# Legal Question



## iridehorses (Oct 22, 2007)

Welcome to the forum.

It's really sad that we hear this all the time when there are no written contracts. In any case, btw, I'm not an attorney so this is just an opinion, it is a civil matter and not a police matter. She can threaten all she wants but if your horse is on her property, she can not stop you from getting her.

I would call the local police and let them know that you are going to her property to retrieve your horse and tack and that she has threaten you not to do so. Unless she went to the courts and legally seized your horse, she can't just say that and expect someone to obey. Owing for back board needs to be proven and she simply can't do what she seems to be trying.

You may also have a case for negligence on her part for what happened to your other horse. You really need to speak to an attorney about that.


----------



## LetAGrlShowU (Mar 25, 2009)

iridehorses said:


> Welcome to the forum.
> 
> It's really sad that we hear this all the time when there are no written contracts. In any case, btw, I'm not an attorney so this is just an opinion, it is a civil matter and not a police matter. She can threaten all she wants but if your horse is on her property, she can not stop you from getting her.
> 
> ...


To add to this, get statements fromthe other boarders recalling dates and conversations about your horse being ill previous to her calling you. Make sure you have all your ducks in a row, but go get your horses.


----------



## zara (Oct 6, 2011)

I was told that they went to court and have legal documentation to siez the horses but Ihave not received anything.


----------



## iridehorses (Oct 22, 2007)

You would have to be notified. She would have to have shown evidence. don't rely on what you hear, go get your horses.


----------



## Red Gate Farm (Aug 28, 2011)

Since we don't know where you are located, there is no way we'd know what the particular laws are in your part of the country for this.

However, you _can_ go to the police and explain everything and ask them if you can go and get your horses. She may be bluffing and hoping you won't look into this yourself.

I you've already paid her, did you pay with a cheque or do you have any receipts of money already paid her? These will help establish you have paid her in good faith.

I don't understand about the Quarter Horses. Did you buy them from her on trial?


----------



## zara (Oct 6, 2011)

I am in Florida, just spoke to the sherriff's office and they said if I have not received any papers from the court they are still mine and I can go get them. They said if I had a problem to call and they would send a deputy.

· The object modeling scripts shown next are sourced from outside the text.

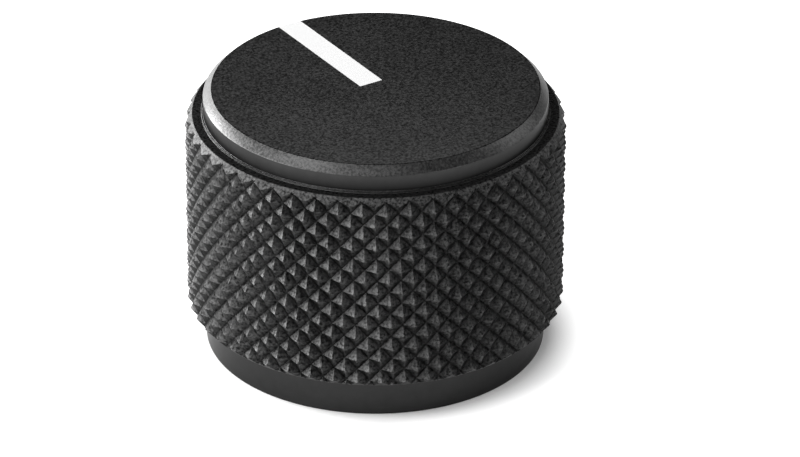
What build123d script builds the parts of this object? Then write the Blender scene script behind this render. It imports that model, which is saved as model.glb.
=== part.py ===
from build123d import *

import os
from math import ceil, cos, pi, radians, sin, sqrt, tan

# A turned control knob that stands on its base ring. The origin is the centre of
# the base, +Z is up the shaft's axis, and the pointer line runs out along +Y.
# All sizes are in millimetres and all angles in degrees.

# Knurled grip band: diameter over the tips, length, and depth of its grooves
KNURL_DIAMETER = 22.14
KNURL_LENGTH = 12.2
KNURL_DEPTH = 0.38
# Distance from groove to groove, square to them, and their angle to the knob's axis
KNURL_PITCH = 1.0
KNURL_ANGLE = 43.8
# How far the columns of diamonds drift round the band, per millimetre of height
KNURL_DRIFT = -0.2
# The first row of tips: how far it starts below the band, and its first tip from +X
KNURL_RUN_IN = 0.48
KNURL_START = 4.8
# 45 degree chamfers at both ends of the band, cut deeper than the grooves
KNURL_CHAMFER = 0.4

# Base ring: how far its wall is set in from the knurl's tips, and its height
BASE_STEP = 1.12
BASE_HEIGHT = 2.35
BASE_EDGE_BREAK = 0.06

# Cap: how far its wall is set in from the tips, its height and its rim's chamfer
CAP_STEP = 1.07
CAP_HEIGHT = 1.55
CAP_CHAMFER = 0.5
# Raised foot round the cap's wall
FOOT_WIDTH = 0.1
FOOT_HEIGHT = 0.1
FOOT_EDGE_BREAK = 0.04

# Pointer slot in the cap's face, from near the centre out through the rim
SLOT_WIDTH = 1.5
SLOT_DEPTH = 0.3
SLOT_INNER_END = 0.5

# Recess in the underside for the nut and washer of the control
RECESS_DIAMETER = 14.5
RECESS_DEPTH = 4.5
RECESS_EDGE_BREAK = 0.25

# Blind bore for the control's shaft, and the metal left between its end and the face
SHAFT_DIAMETER = 6.0
SHAFT_CLEARANCE = 0.025
BORE_LEAD_IN = 0.3
DRILL_POINT_ANGLE = 118.0
CROWN_THICKNESS = 2.1

# Grub screw in a radial hole on the pointer's side, above the recess
SCREW_DIAMETER = 3.0
SCREW_LENGTH = 5.0
SCREW_CLEARANCE = 0.03
SCREW_ABOVE_RECESS = 3.5
SCREW_SET_BACK = 0.4
SCREW_POINT_CHAMFER = 0.5
SCREW_EDGE_BREAK = 0.2
SOCKET_ACROSS_FLATS = 1.5
SOCKET_DEPTH = 2.0

# Places up the axis
SHOULDER_Z = BASE_HEIGHT + KNURL_LENGTH
TOP_Z = SHOULDER_Z + CAP_HEIGHT
SCREW_Z = RECESS_DEPTH + SCREW_ABOVE_RECESS

# Radii
KNURL_RADIUS = KNURL_DIAMETER / 2
ROOT_RADIUS = KNURL_RADIUS - KNURL_DEPTH
BASE_RADIUS = KNURL_RADIUS - BASE_STEP
CAP_RADIUS = KNURL_RADIUS - CAP_STEP
BORE_RADIUS = SHAFT_DIAMETER / 2 + SHAFT_CLEARANCE

# The knurl's lattice: a whole number of grooves each way round the band, and
# enough half diamonds up it to run out past both ends
GROOVES = round(pi * KNURL_DIAMETER * cos(radians(KNURL_ANGLE)) / KNURL_PITCH)
HALF_ROW = KNURL_PITCH / (2 * sin(radians(KNURL_ANGLE)))
HALF_ROWS = ceil((KNURL_LENGTH + KNURL_RUN_IN) / HALF_ROW)
COLUMNS = 2 * GROOVES


def turned(points):
    """A solid turned about +Z from a half section that starts and ends on the axis."""
    section = make_face(Plane.XZ * Polyline(*points, close=True))
    return revolve(section, Axis.Z)


def base_ring():
    """The plain ring that the knob stands on."""
    return turned([
        (0, 0),
        (BASE_RADIUS - BASE_EDGE_BREAK, 0),
        (BASE_RADIUS, BASE_EDGE_BREAK),
        (BASE_RADIUS, BASE_HEIGHT),
        (0, BASE_HEIGHT),
    ])


def cap():
    """The plain cap with its raised foot and chamfered rim."""
    foot = CAP_RADIUS + FOOT_WIDTH
    foot_top = SHOULDER_Z + FOOT_HEIGHT
    return turned([
        (0, SHOULDER_Z),
        (foot, SHOULDER_Z),
        (foot, foot_top - FOOT_EDGE_BREAK),
        (foot - FOOT_EDGE_BREAK, foot_top),
        (CAP_RADIUS, foot_top),
        (CAP_RADIUS, TOP_Z - CAP_CHAMFER),
        (CAP_RADIUS - CAP_CHAMFER, TOP_Z),
        (0, TOP_Z),
    ])


def lattice_point(column, row):
    """A corner of the knurl's lattice: tips and groove crossings take turns."""
    height = row * HALF_ROW
    angle = radians(KNURL_START + column * 360 / COLUMNS + KNURL_DRIFT * height)
    radius = KNURL_RADIUS if (column + row) % 2 == 0 else ROOT_RADIUS
    return (radius * cos(angle), radius * sin(angle), BASE_HEIGHT - KNURL_RUN_IN + height)


def polygon(corners):
    """A flat face with straight edges."""
    return Face(Wire.make_polygon(corners, close=True))


def cell_facets(column, row):
    """The two flat facets of one cell of the lattice, which meet along a groove."""
    low = lattice_point(column, row)
    low_next = lattice_point(column + 1, row)
    high = lattice_point(column, row + 1)
    high_next = lattice_point(column + 1, row + 1)
    if (column + row) % 2 == 0:
        return [polygon([low, low_next, high]), polygon([high_next, high, low_next])]
    return [polygon([low_next, high_next, low]), polygon([high, low, high_next])]


def diamonds():
    """A closed solid with pointed diamonds all round and flat ends."""
    facets = []
    for row in (0, HALF_ROWS):
        facets.append(polygon([lattice_point(column, row) for column in range(COLUMNS)]))
    for row in range(HALF_ROWS):
        for column in range(COLUMNS):
            facets += cell_facets(column, row)
    return Solid(Shell(facets))


def knurled_band():
    """The diamonds, turned down to the band's length with a chamfer at each end."""
    end_radius = KNURL_RADIUS - KNURL_CHAMFER
    blank = turned([
        (0, BASE_HEIGHT),
        (end_radius, BASE_HEIGHT),
        (KNURL_RADIUS, BASE_HEIGHT + KNURL_CHAMFER),
        (KNURL_RADIUS, SHOULDER_Z - KNURL_CHAMFER),
        (end_radius, SHOULDER_Z),
        (0, SHOULDER_Z),
    ])
    return diamonds() & blank


def underside():
    """What is bored out from below: the nut recess, the lead-in and the shaft's bore."""
    recess = RECESS_DIAMETER / 2
    point_z = TOP_Z - CROWN_THICKNESS
    bore_end_z = point_z - BORE_RADIUS / tan(radians(DRILL_POINT_ANGLE / 2))
    return turned([
        (0, 0),
        (recess + RECESS_EDGE_BREAK, 0),
        (recess, RECESS_EDGE_BREAK),
        (recess, RECESS_DEPTH),
        (BORE_RADIUS + BORE_LEAD_IN, RECESS_DEPTH),
        (BORE_RADIUS, RECESS_DEPTH + BORE_LEAD_IN),
        (BORE_RADIUS, bore_end_z),
        (0, point_z),
    ])


def radial_plane(distance):
    """A plane across the screw's axis, at a distance out along +Y."""
    return Plane(origin=(0, distance, SCREW_Z), z_dir=(0, 1, 0))


def screw_hole():
    """The screw's hole, from the knob's axis out through the knurl."""
    return extrude(radial_plane(0) * Circle(SCREW_DIAMETER / 2), KNURL_RADIUS)


def pointer_slot():
    """The space milled out for the pointer line, open at the rim."""
    length = KNURL_RADIUS - SLOT_INNER_END
    middle = Pos(0, SLOT_INNER_END + length / 2, TOP_Z)
    return middle * Box(SLOT_WIDTH, length, 2 * SLOT_DEPTH) & cap()


def knob_body():
    """The turned, knurled, bored and milled body, all one piece."""
    body = base_ring() + knurled_band() + cap()
    return body - underside() - screw_hole() - pointer_slot()


def indicator_inlay():
    """The enamel in the slot, level with the face and with the rim's chamfer."""
    return pointer_slot()


def set_screw():
    """The grub screw, with a chamfered flat point and a hex socket at its outer end."""
    radius = SCREW_DIAMETER / 2 - SCREW_CLEARANCE
    near = BORE_RADIUS + SCREW_SET_BACK
    far = near + SCREW_LENGTH
    half_section = Polyline(
        (near, SCREW_Z),
        (near, SCREW_Z + radius - SCREW_POINT_CHAMFER),
        (near + SCREW_POINT_CHAMFER, SCREW_Z + radius),
        (far - SCREW_EDGE_BREAK, SCREW_Z + radius),
        (far, SCREW_Z + radius - SCREW_EDGE_BREAK),
        (far, SCREW_Z),
        close=True,
    )
    shank = revolve(make_face(Plane.YZ * half_section), Axis((0, 0, SCREW_Z), (0, 1, 0)))
    socket = RegularPolygon(SOCKET_ACROSS_FLATS / sqrt(3), 6)
    return shank - extrude(radial_plane(far - SOCKET_DEPTH) * socket, SOCKET_DEPTH)


def write_step(name, shape):
    """One file for each piece, named after it."""
    shape.label = name
    export_step(shape, os.path.join("parts", name + ".step"))


os.makedirs("parts", exist_ok=True)
write_step("knob_body", knob_body())
write_step("indicator_inlay", indicator_inlay())
write_step("set_screw", set_screw())
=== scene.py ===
"""Looks for a turned control knob with a diamond-knurled grip and a white pointer line.

Sizes are in millimetres and angles in degrees, unless a comment says otherwise.
"""

import logging
import math
from collections.abc import Callable
from dataclasses import dataclass, field
from enum import Enum

import bpy
from mathutils import Matrix, Vector


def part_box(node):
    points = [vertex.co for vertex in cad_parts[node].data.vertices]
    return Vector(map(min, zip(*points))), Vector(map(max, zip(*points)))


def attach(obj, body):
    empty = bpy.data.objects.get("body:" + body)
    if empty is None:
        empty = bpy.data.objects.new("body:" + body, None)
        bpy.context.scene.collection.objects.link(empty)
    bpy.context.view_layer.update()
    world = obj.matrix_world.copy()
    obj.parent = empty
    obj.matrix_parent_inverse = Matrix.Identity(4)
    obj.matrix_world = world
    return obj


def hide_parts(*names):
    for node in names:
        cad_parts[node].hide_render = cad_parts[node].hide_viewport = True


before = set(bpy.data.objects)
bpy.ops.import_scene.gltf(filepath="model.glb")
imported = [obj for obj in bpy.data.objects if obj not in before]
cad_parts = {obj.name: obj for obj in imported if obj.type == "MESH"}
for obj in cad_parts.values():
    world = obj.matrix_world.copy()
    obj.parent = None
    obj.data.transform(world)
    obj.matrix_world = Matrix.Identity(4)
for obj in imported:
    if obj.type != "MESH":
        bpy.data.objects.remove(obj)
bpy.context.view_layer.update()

log = logging.getLogger("knob")
Pair = tuple[float, float]

# One millimetre in Blender's metres
MM = 0.001
# Vertices nearer than this become one: on turned shapes, and in the knurl's net
WELD = 0.0005
NET_WELD = 0.002


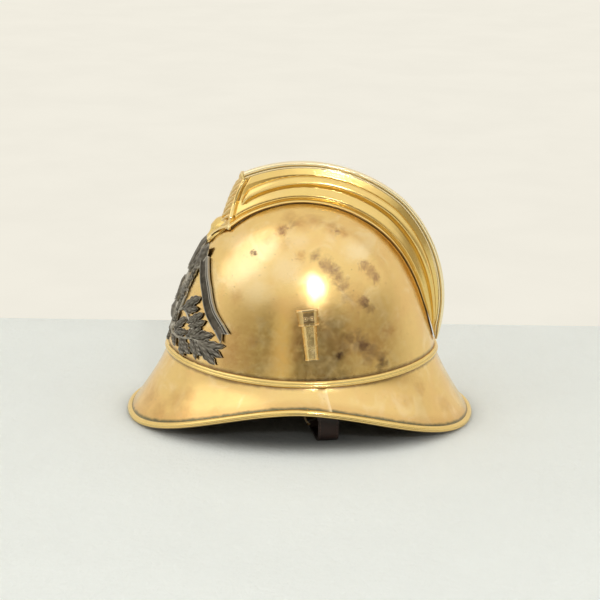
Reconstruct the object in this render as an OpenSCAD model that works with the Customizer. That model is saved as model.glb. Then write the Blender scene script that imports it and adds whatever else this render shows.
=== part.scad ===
// Fire service helmet in stamped sheet brass, standing on its brim.
// Frame: +Z up, ground at z = 0, the front of the helmet faces -Y, the wearer's left is +X.
// All sizes are in millimetres.

/* [Skull] */
// Length of the skull at its base, front to back
skull_l = 263; // [248:1:278]
// Width of the skull at its base
skull_w = 216; // [204:1:228]
// Height of the skull's top above the ground
skull_top = 217; // [208:1:226]
// Height of the base line at the front and the back
base_z = 69.5; // [63:0.5:74]
// How far the base line dips at the sides
base_dip = 8; // [4:0.5:10]
// How far the skull sits behind the middle of the brim
skull_y = 1; // [-3:0.5:4]
// How strongly the skull narrows towards its top
skull_taper = 0.3; // [0.26:0.01:0.34]
// Sheet thickness of the skull
skull_wall = 1.2; // [1:0.1:1.6]

/* [Brim] */
// Length of the brim over its edge, front to back
brim_l = 335.5; // [326:0.5:346]
// Width of the brim over its edge
brim_w = 248; // [240:1:262]
// How far the brim's edge rises at the sides
brim_rise = 36; // [26:0.5:37]
// Sheet thickness of the brim
brim_sheet = 1; // [0.8:0.1:1.4]
// Height of the flange that holds the brim inside the skull
flange_h = 8; // [6:0.5:10]
// Radius of the rolled binding on the brim's edge
binding_r = 3.2; // [2.8:0.1:3.8]
// Radius of the half round bead on the base line
bead_r = 3; // [2.4:0.1:3.6]
// Where the peak laps over the neck guard, behind the middle of the skull
seam_y = 24.5; // [20:0.5:36]

/* [Crest] */
// Height of the crest above the skull's top
crest_rise = 34; // [31:0.5:38]
// Half width of the crest's lip on the skull
lip_x = 20; // [17:0.5:23]
// Half width of the crest at its tail
tail_x = 5.5; // [4.8:0.1:7]
// Sheet thickness of the crest
crest_wall = 1; // [0.8:0.1:1.2]
// Height of the raised gadroon on the crest's sides
relief = 3.8; // [2:0.1:4.2]
// Height of the strip along the ridge
strip_h = 6; // [5:0.5:7]
// How far the front plate bulges forward at its foot
plate_bulge = 6.5; // [5:0.5:8]
// Radius of the studs that hold the crest
stud_r = 2; // [1.6:0.1:2.4]

/* [Plume socket] */
// Height of the plume socket
socket_h = 47; // [40:1:52]
// Width of the plume socket at its mouth
socket_w = 15; // [13:0.5:18]
// Depth of the plume socket at its mouth
socket_d = 9; // [8:0.5:11]
// Wall of the plume socket
socket_wall = 1; // [0.8:0.1:1.4]
// Height of the collar round the mouth of the socket
collar_h = 15; // [11:0.5:18]

/* [Badge] */
// How far the badge's leaves stand proud of their backs
leaf_t = 2.6; // [2:0.1:3.4]
// Width of the ribbon
ribbon_w = 12; // [10:0.5:13]

/* [Liner] */
// Height of the leather band of the liner
liner_h = 32; // [26:1:38]
// Thickness of the leather
leather_t = 2; // [1.6:0.1:2.4]
// How far the band leans in at its top
liner_lean = 14; // [10:1:18]
// Number of tongues
tongues = 8; // [6:1:9]

/* [Chin strap] */
// Width of the chin strap
strap_w = 20; // [16:1:22]
// Thickness of the chin strap
strap_t = 2.2; // [1.8:0.1:2.6]
// Where the straps hang, behind the middle of the skull
strap_y = 29; // [24:1:34]
// Length of the left strap on the ground
left_run = 34; // [26:1:38]
// Length of the right strap on the ground
right_run = 88; // [70:1:96]
// Radius of the wire of the strap rings
ring_r = 1.2; // [1:0.1:1.4]

/* [Hidden] */

BRASS = "#c9a44c";
PEWTER = "#6e6a60";
LEATHER = "#3b2417";

// Clearance between pieces that are soldered, riveted or sewn together
seat = 0.2;
// Running clearance of the pieces that hang and turn
play = 0.3;
// Number of stations round every oval piece
stations = 48;
// Number of rings from the skull's base to its top
skull_rings = 12;
// Share of the brim's half length that touches the ground at each end
rest_share = 0.965;

skull_a = skull_l / 2;
skull_b = skull_w / 2;
brim_a = brim_l / 2;
brim_b = brim_w / 2;
stud_fn = 24;

// Point on an oval: angle 0 is +X and angle 270 is the front, n sets how square the oval is
function oval(t, b, a, n = 2) = [
    b * sign(cos(t)) * pow(abs(cos(t)), 2 / n),
    a * sign(sin(t)) * pow(abs(sin(t)), 2 / n)
];
function station(i) = 360 * i / stations;

// Height of the base line at a station
function base_at(t) = base_z - base_dip * pow(cos(t), 2);
// Share of the base's radius that the skull keeps at the share h of its height
function narrowing(h) = (1 - skull_taper * h) * sqrt(max(0, 1 - pow(h, 4)));
// Point of the skull, moved outwards by d
function skull_point(t, h, d = 0) =
    let (p = oval(t, skull_b + d, skull_a + d) * narrowing(h), z0 = base_at(t))
    [p.x, p.y + skull_y, z0 + h * (skull_top + d - z0)];
// Share of the skull's height at a real height
function share_at(t, z) = (z - base_at(t)) / (skull_top - base_at(t));
// Point at a distance d outside the skull's lower edge and dz above the base line
function base_point(t, d, dz) = let (h = max(0, dz) / (skull_top - base_at(t)))
    skull_point(t, h, d) * [[1, 0, 0], [0, 1, 0], [0, 0, 0]] + [0, 0, base_at(t) + dz];
function unit(v) = v / norm(v);
function skull_normal(t, h) = unit(cross(
    skull_point(t + 0.5, h) - skull_point(t - 0.5, h),
    skull_point(t, h + 0.005) - skull_point(t, h - 0.005)
));

// Solid through a row of closed sections that run clockwise, seen along the row
module sweep(rows, closed = false, flat_ends = false) {
    m = len(rows[0]);
    n = len(rows);
    last = closed ? n - 1 : n - 2;
    sides = [for (j = [0:last], i = [0:m - 1])
        let (a = j * m, b = ((j + 1) % n) * m, k = (i + 1) % m)
        each [[a + i, b + i, b + k], [a + i, b + k, a + k]]];
    strip = [for (i = [0:m / 2 - 2]) each [[i, i + 1, m - 2 - i], [i, m - 2 - i, m - 1 - i]]];
    whole = [[for (i = [0:m - 1]) i]];
    first = flat_ends ? whole : strip;
    back = [for (f = first) [for (i = [len(f) - 1:-1:0]) (n - 1) * m + f[i]]];
    polyhedron(
        points = [for (r = rows, p = r) p],
        faces = closed ? sides : concat(sides, first, back),
        convexity = 8
    );
}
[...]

As far as the QH's I bought them and she was going to stable them for free. Therefore we never did a stable agreement. When she changed her mind I signed an agreement (in Sept) now she is saying I owe her from June through Sept ($2200), prior to the signing of the stable agreement. I think she knows she neglected the horse that died and to limit my contact with other boarders about the situation she is trying to have me banned from the barn. I just want to take my horses and move them ASAP.


----------



## Red Gate Farm (Aug 28, 2011)

zara said:


> I am in Florida, just spoke to the sherriff's office and they said if I have not received any papers from the court they are still mine and I can go get them. They said if I had a problem to call and they would send a deputy.
> 
> As far as the QH's I bought them and she was going to stable them for free. Therefore we never did a stable agreement. When she changed her mind I signed an agreement (in Sept) now she is saying I owe her from June through Sept ($2200), prior to the signing of the stable agreement. I think she knows she neglected the horse that died and to limit my contact with other boarders about the situation she is trying to have me banned from the barn. I just want to take my horses and move them ASAP.


There you go! Go get them


----------



## Ray MacDonald (Dec 27, 2009)

Ouch, your having a rough time! I agree, get your horses out of there. You could also ask the police some questions about the law in Florida.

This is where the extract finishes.